Kulbeck honors prairie cemetery

 

August 30, 2017

Old cemeteries can tell a huge amount of history and are becoming more popular all the time to find out just who lived in what age and in many cases how they died as well.

The cemetery at Hungry Hollow just east of Clear Creek is choked with lilacs and among those lilacs are names of children who died of influenza, and old timers who died after one might think they should.

The cemeteries in Zortman and Landusky, one choked out with iris, the other in an old growth forest tell many stories.

At the Zortman cemetery are buried many members of the Whitcomb family. They partially owned the Ruby Gulch Mining Company for many years. They have huge boulders marking where they are resting today and just one look at those massive boulders and one can tell that this is the resting place of a well known and beloved family. The cemetery is in a forest and a trek through the cemetery is a trek through this beautiful wooded bower. It is really something.


The cemetery at Landusky is not as elaborate but contains the graves of Tavie and Jim Kipp. Now there is a Montana pioneer family if there ever was one. Seeing that cemetery and the names of countless miners through the ages is to experience what the Little Rockies used to be like.

Just a couple of miles south of the Landusky cemetery is boot hill where Pike Landusky and two other bad men are buried. There is a huge pile of rocks on the top of Pike Landusky's grave. The old story goes that Landusky was so mean that they buried him four feet deeper than usual and piled that pile of rocks on top of his grave so he could not get out.


It might be said that when Kid Curry killed Pike Landusky he did a public service to the Little Rockies.
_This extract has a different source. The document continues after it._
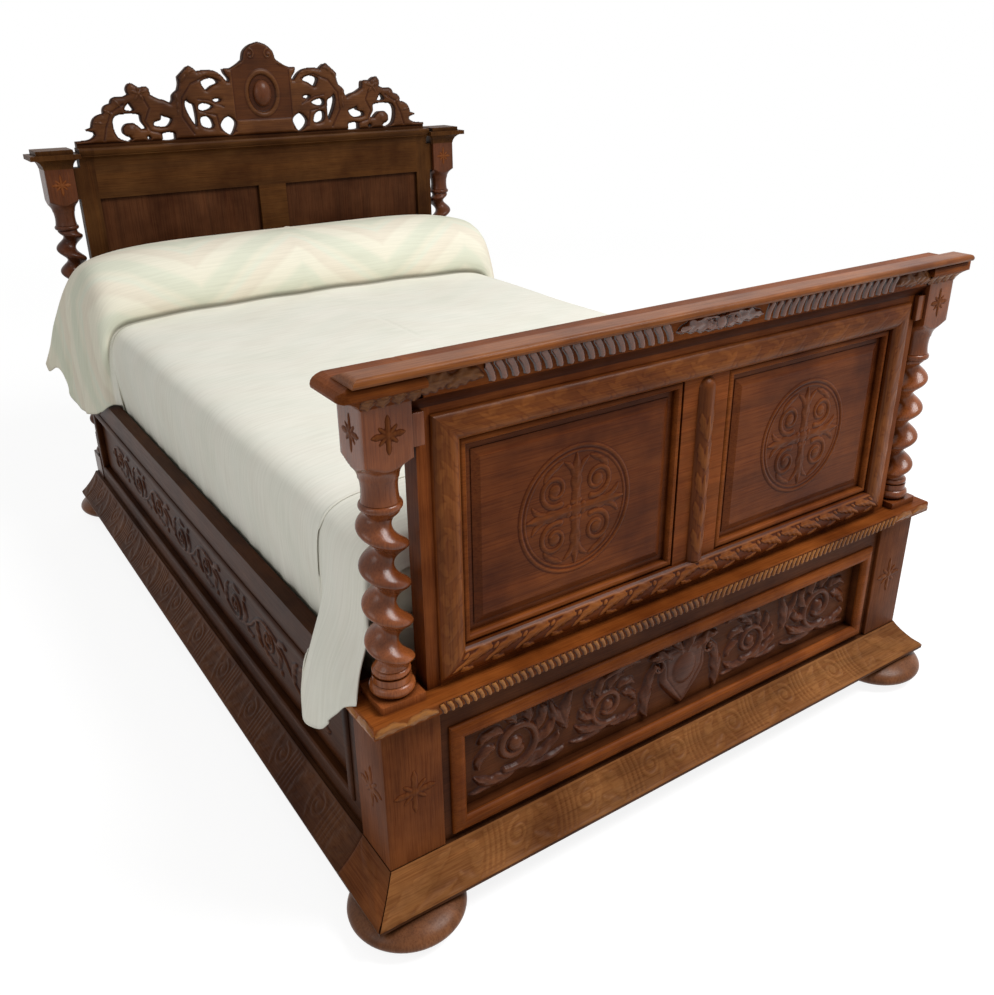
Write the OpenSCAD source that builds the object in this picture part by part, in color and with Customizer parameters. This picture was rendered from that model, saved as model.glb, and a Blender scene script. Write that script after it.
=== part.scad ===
// Carved oak double bed in the baroque revival manner: bun feet, carved plinth, panelled foot end with
// twist columns, panelled headboard with a pierced crest, side rails, slats and made-up bedding.
// Millimetres. X across the bed, the foot end at -Y, the head at +Y, +Z up.
// Origin on the floor, under the middle of the bed's overall box.

/* [Overall] */
// Width over the outer faces of the corner posts
bed_w = 1380; // [1180:10:1900]
// Length from the front of the foot posts to the back of the head posts
bed_l = 2079; // [1900:10:2300]
// Height of the foot end's top
foot_end_h = 1024; // [960:2:1100]
// Height of the headboard's cap
head_end_h = 1151; // [1120:2:1300]

/* [Feet and plinth] */
// Radius of the bun feet
bun_r = 107; // [85:1:115]
// Height of the bun feet
bun_h = 64; // [45:1:90]
// Height of the plinth moulding
plinth_h = 68; // [50:1:90]
// How far the plinth stands out of the posts
plinth_out = 54; // [40:1:75]

/* [Foot end, lower part] */
// Width of a lower corner post
post_w = 110; // [90:1:130]
// Depth of a lower corner post
post_d = 106; // [96:1:130]
// Height of a lower corner post
low_post_h = 298; // [270:2:330]
// Thickness of the ledge under the columns
ledge_t = 28; // [20:1:36]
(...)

Landusky's boot hill is on his old ranch. Old timers of that time were not going to waste any more land than they had to on a boot hill.

Lots of stories about cemeteries.

Thanks to Vicki Kulbeck, we have a honored cemetery in our midst. Called the Kenilworth cemetery is holds 42 graves and a lot of stories, some new and most old. Vicki's husband was buried there a couple of years ago and Vicki says she is going to be buried there as well.

The cemetery is west of Big Sandy on the Kenilworth road.

Here are some facts that Vicki has researched about that garden of good and evil as cemeteries are referred to by some authors.

Three acres were donated for a Bethany Evangelical Church in 1917 by Olaf and Clara Karlgodt. A church was going to be built there but never was. Instead the three acres has served as a cemetery since 1917.

There are 42 people buried there at present including three unknown children.

Vicki says there are housewives, children, farmers, military men and one military woman, teachers, students, a doctor, a mail carrier, immigrants and one indentured servant buried in the cemetery.

Some of the deaths that took these people to their final resting place were cancer, drowning, German Flu, stillborns, pneumonia, septic, lagrippe, heart failure, car accident, renal failure, appendicitis and just plain old age.

First to be buried in the cemetery was Mike J. Weiss.

Christian and Thea Odegard donated some land for the cemetery as well. They came from Norway to Minnesota in 1905 and ended up in Montana in 1910.

They had 12 children, one died at one year old.

Thera, the eleventh child, married a neighbor Otto Finke.

Finke's came to Montana from Germany.they arrived in Big Sandy in 1910 and had four children. Otto was the last child and he married neighbor Thera.

See Page 3: Cemetery

Vicki notes that great, great grandson Fred Finke and family ranch the family land yet.

And one fun fact. Clara Odegard and her sister married brothers and homesteaded together.

Vicki Kulbeck had put together a well researched book about the Kenilworth Cemetery. She would like to share it with neighbors and maybe get some questions answered that have never been answered.

Specifically, Vicki needs information on

Kristine Kviltlang

Arthur Christofferson

Baby girl Christofferson

Audrey Irene Kulbeck

Mike J. Weiss.

Cemeteries tell us so much and "The Mountainer" have not even scratched the surface from the research that Vicki Kulbeck has done on her beloved Kenilworth cemetery.